Zusammen mit dem großen persönlichen Engagement und dem unternehmerischen Einsatz konnte der Neubau der heutigen Rehabilitationsklinik Bad Salzelmen zwischen 1992 und 1995 verwirklicht werden. Effenberger wurde gemeinsam mit zahlreichen anderen Mitarbeitern der Lungenheilstätte am 1. Januar 1992 ein Teil der Waldburg-Zeil-Kliniken. Gemeinsam gelang es, Bad Salzelmen als ältestes deutsches Solebad zu bewahren, durch den Wandel der medizinischen Rehabilitation zu führen und als qualitativ hochwertigen Standort zu entwickeln. Daran erinnerten gestern mehrere Redner ausführlich.

Die Reha-Klinik Bad Salzelmen ist heute als Fachklinik für Orthopädie, Onkologie und Pneumologie in der Region und darüber hinaus fest etabliert. In der Einrichtung sind rund 160 Mitarbeiter beschäftigt, jährlich werden etwa 3700 Patienten betreut.

Dass Vera Effenberger nicht irgendeine Mitarbeiterin ist, sondern zu jenen der ersten Stunde gehört, brachte auch die Anwesenheit von Seine Durchlaucht Fürst von Waldburg zu Zeil und Trauchburg zum Ausdruck. Der Inhaber der Klinikgruppe hielt ebenfalls eine Dankesrede auf Vera Effenberger und überzog den selbst gesetzten Zeitrahmen von fünf Minuten gnadenlos.

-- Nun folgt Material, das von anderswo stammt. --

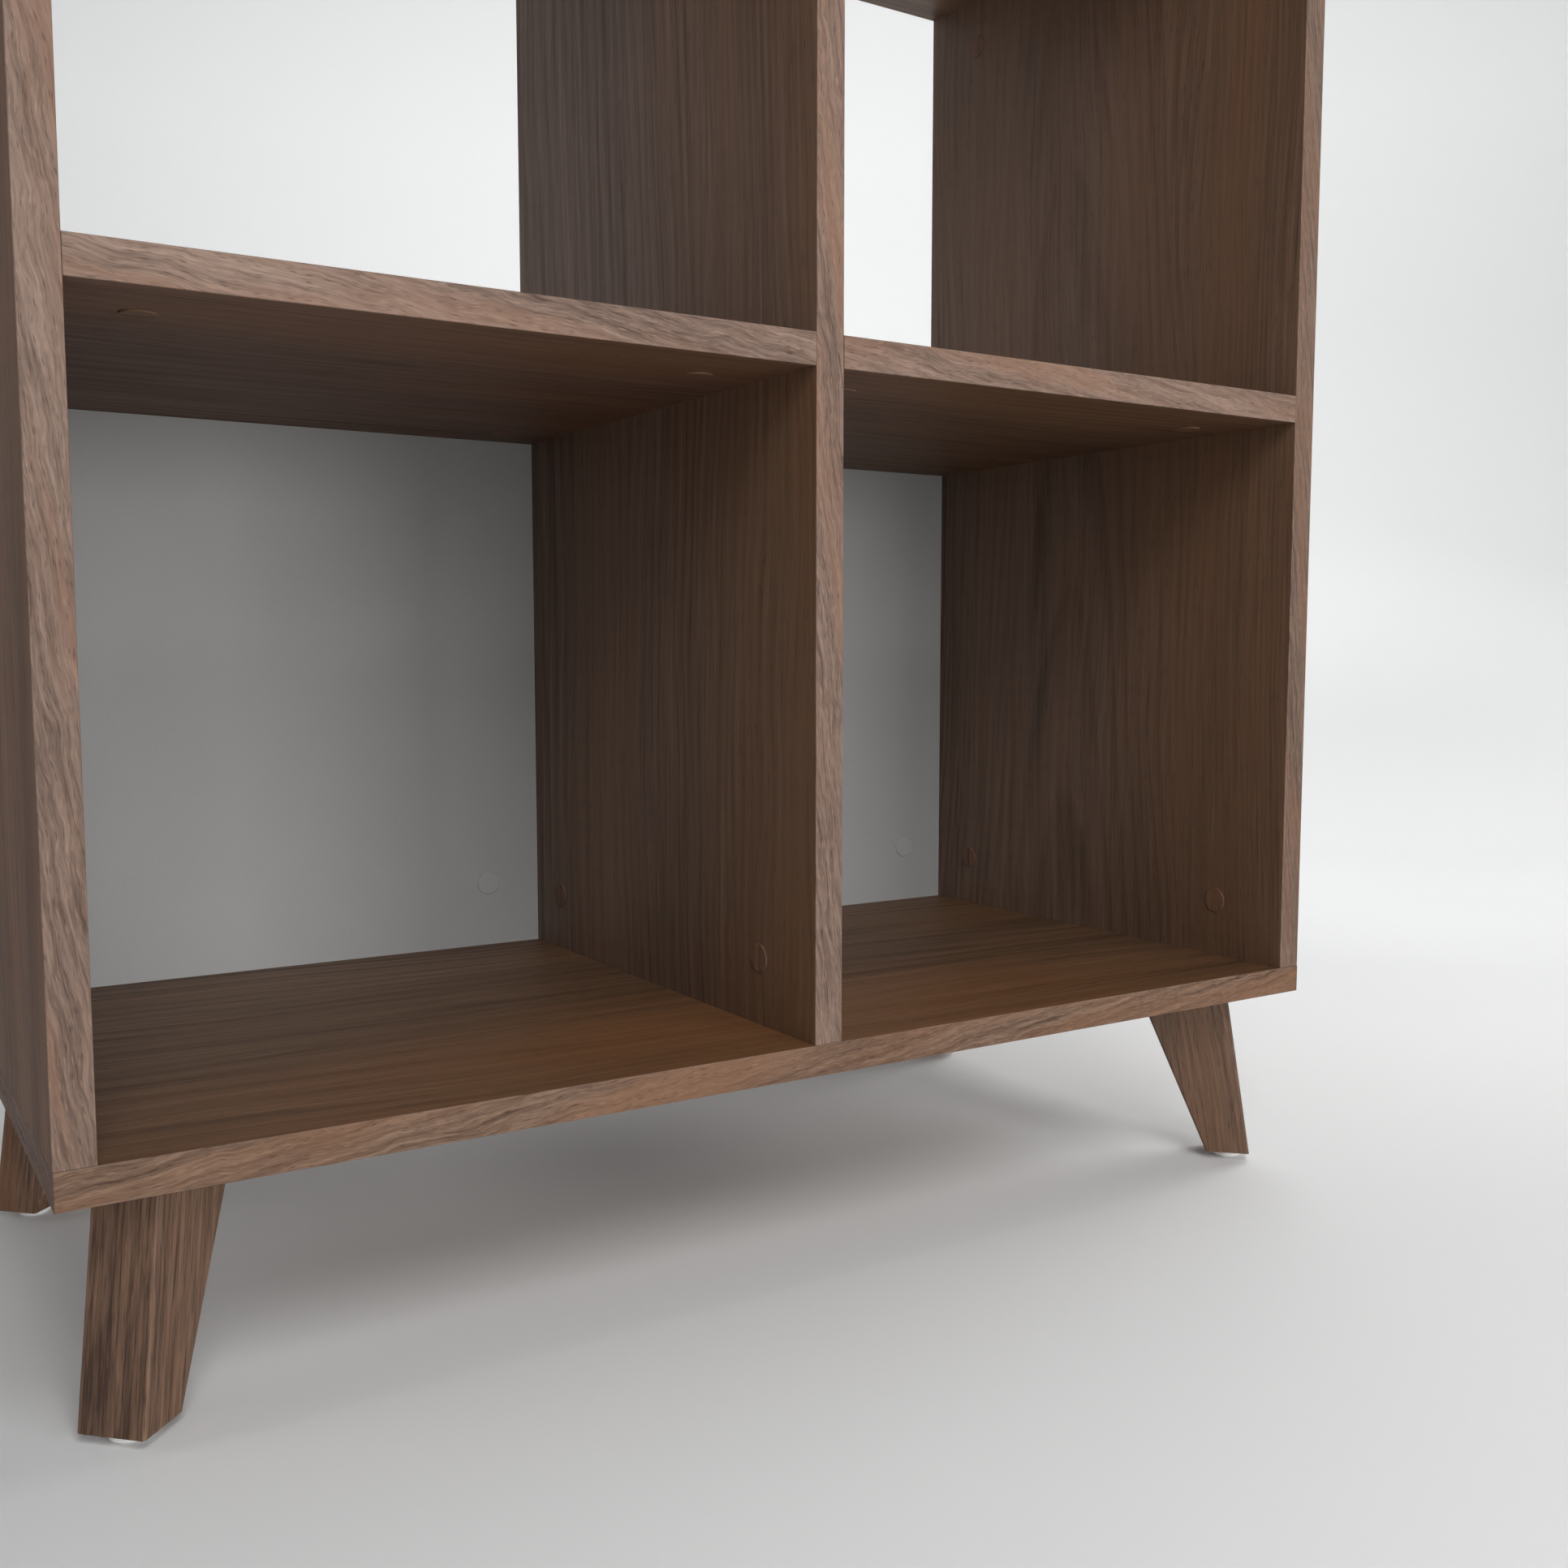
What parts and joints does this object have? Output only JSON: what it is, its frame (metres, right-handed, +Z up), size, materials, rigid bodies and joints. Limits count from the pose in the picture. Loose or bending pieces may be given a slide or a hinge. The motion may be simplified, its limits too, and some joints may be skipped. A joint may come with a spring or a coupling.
{
  "type": "cube storage unit",
  "caption": "Open-fronted cube shelf in dark walnut decor on splayed tapered legs, with grey back panels behind the lower cells.",
  "frame": {"origin": "on the floor under the middle of the unit", "axes": "+X to the right as seen from the open front, +Y to the rear, +Z up"},
  "size_m": [0.8, 0.4, 0.925],
  "materials": {
    "walnut_board": "satin dark walnut decor, grain along the width",
    "walnut_upright": "satin dark walnut decor, grain upright",
    "walnut_band": "satin walnut edge band, lighter than the faces",
    "walnut_band_upright": "satin walnut edge band, grain upright",
    "walnut_leg": "satin stained wood, grain upright",
    "grey_board": "matt light grey paint on board",
    "white_glide": "white moulded plastic",
    "brown_cap": "brown moulded plastic",
    "grey_cap": "grey moulded plastic",
    "plated_steel": "zinc plated",
    "zinc_casting": "die-cast, dull",
    "beech_dowel": "raw beech"
  },
  "bodies": {
    "root": {"bottom_board": "walnut_board", "top_board": "walnut_board", "left_side_panel": "walnut_upright", "right_side_panel": "walnut_upright", "centre_divider": "walnut_upright", "left_shelf": "walnut_board", "right_shelf": "walnut_board", "left_back_panel": "grey_board", "right_back_panel": "grey_board", "bottom_board_edge_bands": "walnut_band", "top_board_edge_bands": "walnut_band", "left_side_edge_bands": "walnut_band_upright", "centre_divider_edge_bands": "walnut_band_upright", "right_side_edge_bands": "walnut_band_upright", "left_shelf_edge_bands": "walnut_band", "right_shelf_edge_bands": "walnut_band", "cam_discs": "zinc_casting", "cam_bolts": "plated_steel", "through_cam_bolts": "plated_steel", "dowels": "beech_dowel", "through_dowels": "beech_dowel", "wood_cam_caps": "brown_cap", "grey_cam_caps": "grey_cap", "plate_screws": "plated_steel", "leg_screws": "plated_steel", "glide_nails": "plated_steel", "front_left_leg": "walnut_leg", "front_left_mounting_plate": "plated_steel", "front_left_glide": "white_glide", "front_right_leg": "walnut_leg", "front_right_mounting_plate": "plated_steel", "front_right_glide": "white_glide", "rear_right_leg": "walnut_leg", "rear_right_mounting_plate": "plated_steel", "rear_right_glide": "white_glide", "rear_left_leg": "walnut_leg", "rear_left_mounting_plate": "plated_steel", "rear_left_glide": "white_glide"}
  },
  "joints": []
}
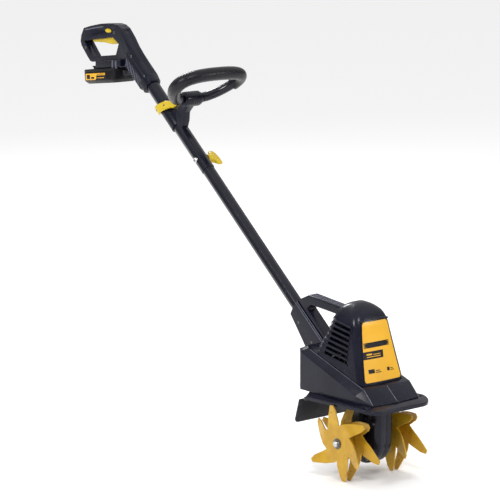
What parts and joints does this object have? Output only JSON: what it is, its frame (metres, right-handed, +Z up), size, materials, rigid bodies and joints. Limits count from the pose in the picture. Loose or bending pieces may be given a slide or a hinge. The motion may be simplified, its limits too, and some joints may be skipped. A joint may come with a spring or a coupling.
{
  "type": "battery garden tiller",
  "caption": "Battery garden tiller: tine discs on an axle under a covered motor head, telescoped shaft, loop handle, and rear grip with trigger and battery.",
  "frame": {"origin": "on the ground straight below the tine axle, halfway between the sides", "axes": "+Z up, -Y forwards, +X to the machine's left, in the working pose with the shaft leaning back"},
  "size_m": [0.1949, 1.078, 0.8679],
  "materials": {
    "navy_plastic": "moulded navy-black plastic, satin to glossy",
    "battery_plastic": "near-black moulded plastic",
    "grey_plastic": "dark grey moulded plastic",
    "yellow_plastic": "moulded yellow plastic, satin",
    "label_film": "printed orange-yellow film, satin",
    "tine_paint": "golden yellow paint on steel, slightly worn",
    "tube_paint": "navy-black powder coat, glossy",
    "foam": "dark foam, satin",
    "zinc_steel": "zinc-plated steel",
    "dark_steel": "oiled steel",
    "bronze": "machined bronze",
    "cell_wrap": "shrink-wrapped round cells",
    "rubber": "black rubber"
  },
  "bodies": {
    "root": {"deck_left": "navy_plastic", "deck_right": "navy_plastic", "motor_cover": "navy_plastic", "front_panel": "label_film", "carry_handle": "navy_plastic", "shaft_socket": "navy_plastic", "tine_shield": "navy_plastic", "rear_flap": "grey_plastic", "gear_case_left": "navy_plastic", "gear_case_right": "navy_plastic", "motor_can": "zinc_steel", "motor_end_cap": "grey_plastic", "motor_mount": "zinc_steel", "worm_bush": "bronze", "axle_bearing_left": "dark_steel", "axle_bearing_right": "dark_steel", "axle_seal_left": "rubber", "axle_seal_right": "rubber", "lower_tube": "tube_paint", "upper_tube": "tube_paint", "joint_bolt": "zinc_steel", "rear_handle_left": "navy_plastic", "rear_handle_right": "navy_plastic", "trigger_pin": "dark_steel", "trigger_switch": "battery_plastic", "battery_dock": "navy_plastic", "motor_lead": "rubber"},
    "tines": {"axle": "dark_steel", "tine_left_inner": "tine_paint", "tine_left_outer": "tine_paint", "tine_right_inner": "tine_paint", "tine_right_outer": "tine_paint", "tine_spacer_left": "tine_paint", "tine_spacer_right": "tine_paint", "end_washer_left": "zinc_steel", "end_washer_right": "zinc_steel", "end_bolt_left": "zinc_steel", "end_bolt_right": "zinc_steel", "worm_wheel": "bronze"},
    "motor_rotor": {"worm_shaft": "dark_steel", "rotor_core": "dark_steel", "cooling_fan": "grey_plastic"},
    "trigger_body": {"trigger": "yellow_plastic"},
    "lock_button": {"lock_off_button": "yellow_plastic"},
    "battery": {"battery_case": "battery_plastic", "battery_lid": "battery_plastic", "cell_pack": "cell_wrap"},
    "latch": {"battery_latch": "grey_plastic"},
    "loop_handle": {"loop_bracket": "navy_plastic", "loop_tube": "tube_paint", "loop_grip": "foam", "lever_pin": "dark_steel"},
    "lever": {"clamp_lever": "yellow_plastic"},
    "knob": {"joint_knob": "yellow_plastic"}
  },
  "joints": [
    {"name": "tine_spin", "type": "hinge", "parent": "root", "child": "tines", "pos_m": [0, 0, 0.081], "axis": [1, 0, 0], "continuous": true},
    {"name": "motor_spin", "type": "hinge", "parent": "root", "child": "motor_rotor", "pos_m": [0, 0.0375, 0.2], "axis": [0, 0, 1], "continuous": true},
    {"name": "trigger_pull", "type": "hinge", "parent": "root", "child": "trigger_body", "pos_m": [0, 0.846, 0.834], "axis": [1, 0, 0], "range_deg": [0, 4], "stiffness_Nm_per_rad": 0.5, "springref_deg": -6.88},
    {"name": "lock_off_push", "type": "slide", "parent": "root", "child": "lock_button", "axis": [1, 0, 0], "range_m": [-0.002, 0.002], "stiffness_N_per_m": 200},
    {"name": "battery_slide", "type": "slide", "parent": "root", "child": "battery", "axis": [0, 0.9932, -0.1167], "range_m": [0, 0.12]},
    {"name": "latch_pull", "type": "slide", "parent": "battery", "child": "latch", "axis": [0, -0.1167, -0.9932], "range_m": [0, 0.004], "stiffness_N_per_m": 100, "springref_m": -0.003},
    {"name": "loop_handle_slide", "type": "slide", "parent": "root", "child": "loop_handle", "axis": [0, 0.7649, 0.6441], "range_m": [-0.045, 0.035]},
    {"name": "clamp_lever_swing", "type": "hinge", "parent": "loop_handle", "child": "lever", "pos_m": [0, 0.63717, 0.70855], "axis": [0, 0.7649, 0.6441], "range_deg": [0, 100]},
    {"name": "knob_turn", "type": "hinge", "parent": "root", "child": "knob", "pos_m": [0.03, 0.54673, 0.59317], "axis": [1, 0, 0], "continuous": true}
  ],
  "couplings": [
    {"joint": "motor_spin", "follows": "tine_spin", "ratio": -30}
  ]
}
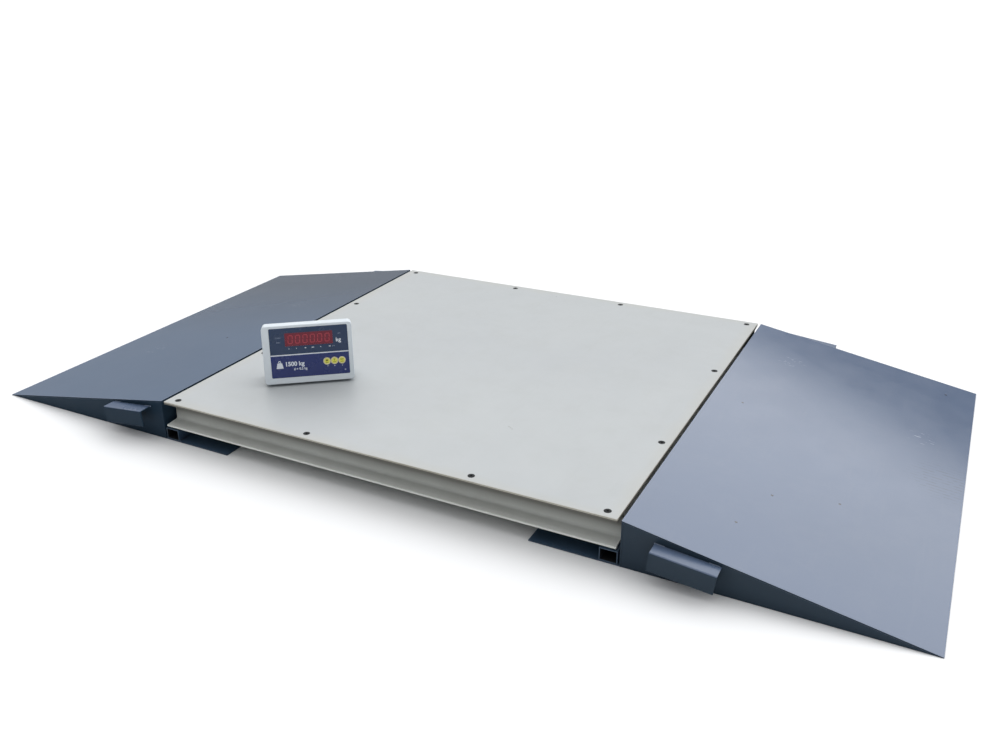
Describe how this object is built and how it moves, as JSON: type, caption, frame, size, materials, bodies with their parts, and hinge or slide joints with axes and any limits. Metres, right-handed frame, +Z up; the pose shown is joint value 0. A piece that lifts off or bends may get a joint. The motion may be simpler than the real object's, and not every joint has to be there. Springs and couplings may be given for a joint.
{
  "type": "pallet scale",
  "caption": "Low floor scale for pallets: a square weighing deck on four load cells, between two drive-on ramps with side handles, with a loose desk indicator.",
  "frame": {"origin": "on the floor, under the middle of the deck, which is the bottom centre of the whole object's box", "axes": "+X from the left ramp's tip to the right ramp's, +Y from the front to the back, +Z up"},
  "size_m": [2.4, 1.272, 0.2628],
  "materials": {
    "deck_paint": "light grey satin enamel over rolled steel",
    "screw_steel": "zinc-plated steel",
    "cell_steel": "nickel-plated steel",
    "pad_steel": "zinc-plated steel",
    "box_grey": "grey enamel on die casting",
    "board_green": "green circuit board",
    "black_plastic": "black moulded nylon",
    "black_rubber": "black rubber",
    "ramp_paint": "blue-grey semi-gloss enamel",
    "tongue_paint": "dark navy enamel",
    "housing_plastic": "fine-textured pale grey moulding",
    "panel_navy": "navy membrane sheet",
    "window_red": "dark red tinted filter",
    "display_module": "digit module with red segments",
    "battery_case": "moulded battery case",
    "rocker_red": "red moulded rocker",
    "key_yellow": "yellow soft-touch key"
  },
  "bodies": {
    "platform": {"deck_plate": "deck_paint", "deck_screws": "screw_steel", "channel_front": "deck_paint", "channel_back": "deck_paint", "channel_left": "deck_paint", "channel_right": "deck_paint", "cross_beams": "deck_paint", "cell_seats": "deck_paint", "load_cell_fl": "cell_steel", "load_cell_fr": "cell_steel", "load_cell_bl": "cell_steel", "load_cell_br": "cell_steel", "cell_bolts": "screw_steel", "foot_lock_nuts": "screw_steel", "junction_box": "box_grey", "junction_lid": "box_grey", "junction_screws": "screw_steel", "junction_board": "board_green", "cable_glands": "black_plastic", "beam_grommets": "black_rubber", "cell_cables": "black_rubber", "cable_outlet": "black_plastic"},
    "left_ramp": {"ramp_left_sheet": "ramp_paint", "ramp_left_sides": "ramp_paint", "ramp_left_end": "ramp_paint", "ramp_left_ribs": "ramp_paint", "ramp_left_tongue": "tongue_paint", "ramp_left_tube": "tongue_paint", "ramp_left_handle_front": "ramp_paint", "ramp_left_handle_back": "ramp_paint"},
    "right_ramp": {"ramp_right_sheet": "ramp_paint", "ramp_right_sides": "ramp_paint", "ramp_right_end": "ramp_paint", "ramp_right_ribs": "ramp_paint", "ramp_right_tongue": "tongue_paint", "ramp_right_tube": "tongue_paint", "ramp_right_handle_front": "ramp_paint", "ramp_right_handle_back": "ramp_paint"},
    "indicator": {"indicator_front": "housing_plastic", "indicator_back": "housing_plastic", "indicator_panel": "panel_navy", "indicator_window": "window_red", "indicator_digits": "display_module", "indicator_board": "board_green", "indicator_battery": "battery_case", "indicator_feet": "black_rubber", "indicator_screws": "screw_steel", "indicator_sockets": "black_plastic"},
    "power_switch": {"power_rocker": "rocker_red"},
    "key_left_cap": {"key_left": "key_yellow"},
    "key_middle_cap": {"key_middle": "key_yellow"},
    "key_right_cap": {"key_right": "key_yellow"},
    "foot_fl": {"foot_pad_fl": "pad_steel"},
    "stud_fl": {"foot_stud_fl": "screw_steel"},
    "foot_fr": {"foot_pad_fr": "pad_steel"},
    "stud_fr": {"foot_stud_fr": "screw_steel"},
    "foot_bl": {"foot_pad_bl": "pad_steel"},
    "stud_bl": {"foot_stud_bl": "screw_steel"},
    "foot_br": {"foot_pad_br": "pad_steel"},
    "stud_br": {"foot_stud_br": "screw_steel"}
  },
  "joints": [
    {"name": "left_ramp_pull", "type": "slide", "parent": "platform", "child": "left_ramp", "axis": [-1, 0, 0], "range_m": [0, 0.3]},
    {"name": "right_ramp_pull", "type": "slide", "parent": "platform", "child": "right_ramp", "axis": [1, 0, 0], "range_m": [0, 0.3]},
    {"name": "indicator_lift", "type": "slide", "parent": "platform", "child": "indicator", "axis": [0, 0, 1], "range_m": [0, 0.25]},
    {"name": "power_rocker_tilt", "type": "hinge", "parent": "indicator", "child": "power_switch", "pos_m": [-0.43363, -0.32994, 0.137], "axis": [0.7934, 0.6088, 0], "range_deg": [-14, 0]},
    {"name": "key_left_press", "type": "slide", "parent": "indicator", "child": "key_left_cap", "axis": [-0.5955, 0.776, -0.2079], "range_m": [0, 0.0008], "stiffness_N_per_m": 800, "springref_m": -0.0015},
    {"name": "key_middle_press", "type": "slide", "parent": "indicator", "child": "key_middle_cap", "axis": [-0.5955, 0.776, -0.2079], "range_m": [0, 0.0008], "stiffness_N_per_m": 800, "springref_m": -0.0015},
    {"name": "key_right_press", "type": "slide", "parent": "indicator", "child": "key_right_cap", "axis": [-0.5955, 0.776, -0.2079], "range_m": [0, 0.0008], "stiffness_N_per_m": 800, "springref_m": -0.0015},
    {"name": "foot_fl_level", "type": "slide", "parent": "platform", "child": "foot_fl", "axis": [0, 0, 1], "range_m": [0, 0.00525]},
    {"name": "stud_fl_turn", "type": "hinge", "parent": "foot_fl", "child": "stud_fl", "pos_m": [-0.49, -0.51, 0.05], "axis": [0, 0, 1], "range_deg": [0, 1080]},
    {"name": "foot_fr_level", "type": "slide", "parent": "platform", "child": "foot_fr", "axis": [0, 0, 1], "range_m": [0, 0.00525]},
    {"name": "stud_fr_turn", "type": "hinge", "parent": "foot_fr", "child": "stud_fr", "pos_m": [0.49, -0.51, 0.05], "axis": [0, 0, 1], "range_deg": [0, 1080]},
    {"name": "foot_bl_level", "type": "slide", "parent": "platform", "child": "foot_bl", "axis": [0, 0, 1], "range_m": [0, 0.00525]},
    {"name": "stud_bl_turn", "type": "hinge", "parent": "foot_bl", "child": "stud_bl", "pos_m": [-0.49, 0.51, 0.05], "axis": [0, 0, 1], "range_deg": [0, 1080]},
    {"name": "foot_br_level", "type": "slide", "parent": "platform", "child": "foot_br", "axis": [0, 0, 1], "range_m": [0, 0.00525]},
    {"name": "stud_br_turn", "type": "hinge", "parent": "foot_br", "child": "stud_br", "pos_m": [0.49, 0.51, 0.05], "axis": [0, 0, 1], "range_deg": [0, 1080]}
  ],
  "couplings": [
    {"joint": "stud_fl_turn", "follows": "foot_fl_level", "rad_per_m": 3590.4},
    {"joint": "stud_fr_turn", "follows": "foot_fr_level", "rad_per_m": 3590.4},
    {"joint": "stud_bl_turn", "follows": "foot_bl_level", "rad_per_m": 3590.4},
    {"joint": "stud_br_turn", "follows": "foot_br_level", "rad_per_m": 3590.4}
  ]
}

Aber was Seine Durchlaucht zu sagen hatte, spiegelt deutlich die Unternehmenskultur der Kliniken wider. So fragte sich Fürst von Waldburg zu Zeil und Trauchburg selbst, was ein erfolgreiches Unternehmen ausmache? „Ja selbstverständlich das Wagnis des Chefs, aber viel mehr ist es die Belegschaft, die maßgeblich zum Erfolg eines Unternehmens beiträgt. Es sind die Mitarbeiter, und es die Wertschätzung, die man ihnen entgegenbringt.“

Und nun? Waldburg-Zeil hält nach dem Weggang an der guten Tradition fest: Frau und Osten. Nachfolgerin von Vera Effenberger wird nämlich Orlen Freier. Sie wird vielleicht einiges anderes machen, aber die Richtung, die ihre Vorgängerin eingeschlagen hat, mit Sicherheit vorsetzen. Das ist nicht nur gut für die Klinikgruppe, sondern vor allem auch gut für Schönebeck.